NCBA Group managing director and chief executive John Gachora has been equally clear about what the deal does not mean for the Kenyan bank. NCBA will remain independently governed, retain its brand identity and keep its local leadership team in place. It will also stay listed on the Nairobi Securities Exchange, with the remaining 34% of shares continuing to trade publicly after Nedbank takes its 66% stake. The dual-listing structure, with the majority owner on the JSE and the subsidiary on the NSE, is intended to maintain local market discipline and give investors cross-border exposure through either exchange.
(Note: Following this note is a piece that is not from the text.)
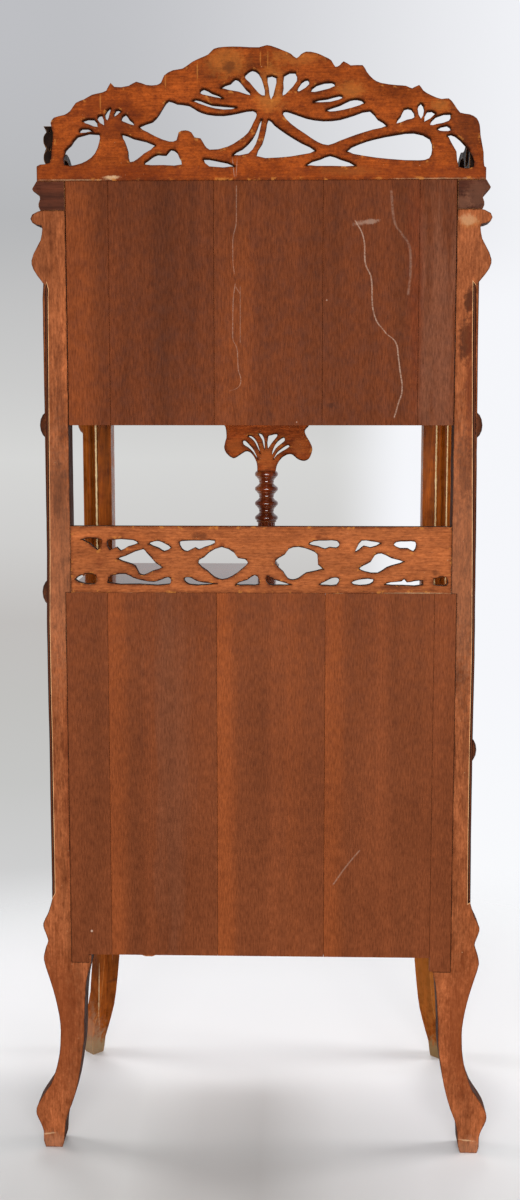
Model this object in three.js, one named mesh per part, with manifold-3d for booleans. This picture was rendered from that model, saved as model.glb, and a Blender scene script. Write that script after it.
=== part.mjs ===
import * as THREE from "three";
import { mergeVertices } from "three/addons/utils/BufferGeometryUtils.js";
import Module from "manifold-3d";

// A carved etagere of two open tiers under a pierced crest, in millimetres, +Z up.
// Its front looks towards -Y, and left and right are as seen from the front.
// The origin is on the floor under the middle of the piece. A distance "in" is measured
// from the rear faces of the rear legs towards the front.

// Heights, stacked from the floor up.
const backBoardUnder = 303;
const lowerBackTall = 541;
const galleryTall = 96;
const middleTierTall = 143;
const upperTierTall = 297;
const corniceTall = 40;
const crestHeight = 180;
const galleryUnder = backBoardUnder + lowerBackTall;
const galleryTop = galleryUnder + galleryTall;
const upperFloorUnder = galleryTop + middleTierTall;
const postTop = upperFloorUnder + upperTierTall;
const caseTop = postTop + corniceTall;

// Thicknesses.
const boardThick = 9;
const shelfThick = 16;
const floorThick = 18;
const railThick = 20;
const clearance = 0.3;
const boardGap = 0.3;
const grooveDeep = 3;

// Levels of the shelves.
const highShelfRise = 6;
const shelfStep = 230;
const baseBoardRise = 12;
const highShelfTop = galleryUnder + highShelfRise;
const lowShelfTop = highShelfTop - shelfStep;
const baseBoardUnder = backBoardUnder + baseBoardRise;
const baseBoardTop = baseBoardUnder + floorThick;

// Sizes across and from rear to front.
const depth = 400;
const halfCase = 300;
const rearPostWidth = 27.5;
const rearPostDepth = 38;
const frontPostWidth = 42;
const frontPostDepth = 47;
const frontPostInset = 2;
const corniceFrontStep = 12;
const railInset = 6;
const rearY = depth / 2;
const rearOuter = halfCase;
const rearInner = rearOuter - rearPostWidth;
const frontOuter = halfCase - frontPostInset;
const frontInner = frontOuter - frontPostWidth;
const frontPostOut = depth - corniceFrontStep;
const frontPostIn = frontPostOut - frontPostDepth;
const railInner = frontInner + railInset;
const sides = [
  { name: "left", sign: -1 },
  { name: "right", sign: 1 },
];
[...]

Nedbank’s East African ambitions do not stop at Kenya. The bank has identified Ethiopia and the Democratic Republic of Congo as the next frontier markets, intending to use NCBA’s balance sheet and regional relationships as the platform for those moves. Quinn sold Nedbank’s 21.22% passive stake in pan-African lender Ecobank in August 2025 to fund this pivot, signaling that the era of managed minority holdings was over and the era of operational control was beginning.

The shareholder irrevocable undertakings already cover 77.54% of NCBA’s issued shares, up from 71.2% at the time of the January announcement. Kenya’s Capital Markets Authority granted a regulatory waiver in February exempting Nedbank from the mandatory full takeover offer that would otherwise have been triggered by crossing the control threshold.

The offer is open. The question is how many NCBA shareholders choose cash over staying in for what comes next.